Had the mission been successful, we’d be living in a different Marvel Universe.
10 years before the MCU officially launched with Iron Man, David Hasselhoff became the face of one of several attempts to see Marvel’s comic books come to life in a multimedia franchise.
While the decades prior saw shows like The Incredible Hulk and The Amazing Spider-Man, and TV movies centered on Captain America and Doctor Strange, Nick Fury: Agent of S.H.I.E.L.D. was on a different wavelength. As if aware of the imminent dominance of big-budget superhero franchises — the theatrical X-Men would open just two years later — and with none other than The Dark Knight’s David Goyer as its writer, Nick Fury had its future in mind as a movie designed to soldier on as a TV series.
25 years later, it’s irresistible to speculate about what could have taken off in a TV series centered on Marvel’s spy heroes. It’s probably for the best that we don’t inhabit the one Earth in the multiverse where David Hasselhoff is the face of Marvel. Still, revisiting his starring role in Nick Fury: Agent of S.H.I.E.L.D. is novel, even if the movie is comically average.

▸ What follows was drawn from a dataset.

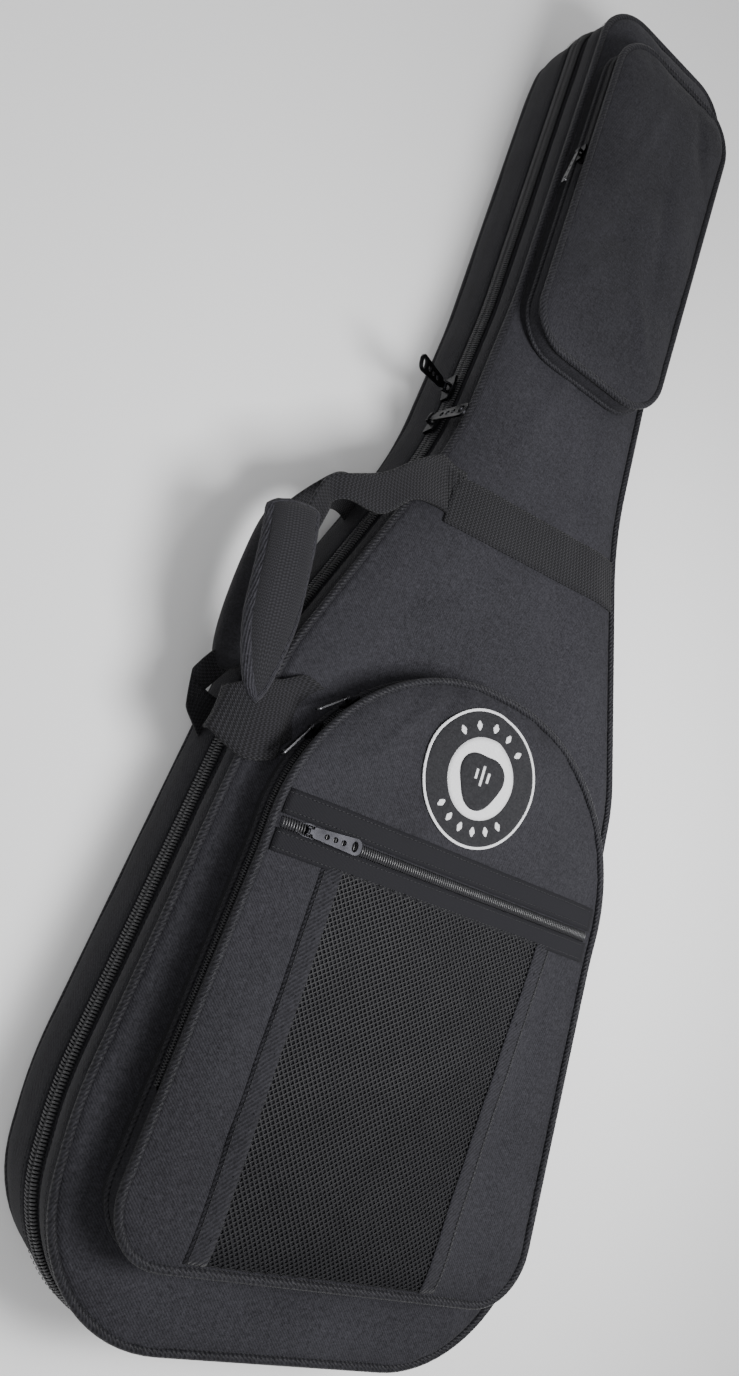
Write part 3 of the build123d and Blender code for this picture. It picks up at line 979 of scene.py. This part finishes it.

The fact that anyone even cares about Nick Fury today is thanks to one artist: Jim Steranko. In the mid-’60s, Steranko was an up-and-coming talent given an offer by Stan Lee to take the reigns of any Marvel title. Steranko chose Nick Fury. The character was born in the comic book series Sgt. Fury and His Howling Commandos, a military tale that epitomized World War II-era masculinity.
Inspired by spy-fi pop culture like James Bond and The Man From U.N.C.L.E., Stan Lee retooled Nick Fury into a worldly spy besieged by omniscient terrorists and femme fatales. After Lee’s brief run, Steranko took over and imbued mind-melting imagery and optical illusions rooted in ‘60s psychedelia. Along with heaping doses of sensuality that skirted around the parochial Comics Code Authority, Nick Fury: Agent of S.H.I.E.L.D. became one of Marvel’s most transgressive comics.
The movie, ostensibly an adaptation of those comics, sacrifices virtually all of Steranko’s arresting artistry for a bland functionality that occupies the boring middle ground between Mission: Impossible and Stargate. Directed by TV veteran Rod Hardy, the movie is riddled with action blockbuster clichés on a direct-to-video budget, with vanilla framing and clearly limited production design. There’s some semblance of ambition, though anything good remains at odds with Hasselhoff’s performance, which at different times is either in on the joke or utterly clueless to the intended tone. With all due respect to the star of Knight Rider and Baywatch, Nick Fury doesn’t allow Hasselhoff to ever feel like a proper action hero worthy of his own series.
There’s no debate that Samuel L. Jackson is an infinitely better Nick Fury, but that’s also an unfair comparison; one TV movie from 1998 can’t compare with one of the biggest blockbusters of the 21st century. But in the MCU there’s a clear reverence, not just to the spirit and aesthetics of comics, but an intrinsic understanding of why spy figures like Nick Fury are so enigmatic. Hasselhoff’s version is too brutish and unambiguous to be engaging. It has its charms — it’s hard not to have any when the Hoff is involved — but between the two Furys, one is in a different league.
At a clean 90 minutes, there are worse ways to kill time than with Nick Fury: Agent of S.H.I.E.L.D. There are few redeeming qualities beyond the basic thrill of seeing Hasselhoff do his thing while trying to imagine how the rest of the Marvel Universe would have fit inside this continuity, but that speculation alone makes for a fun time. Nick Fury isn’t anyone’s favorite Marvel movie, and you don’t need two eyes to see why. But it’s certainly a memorable one.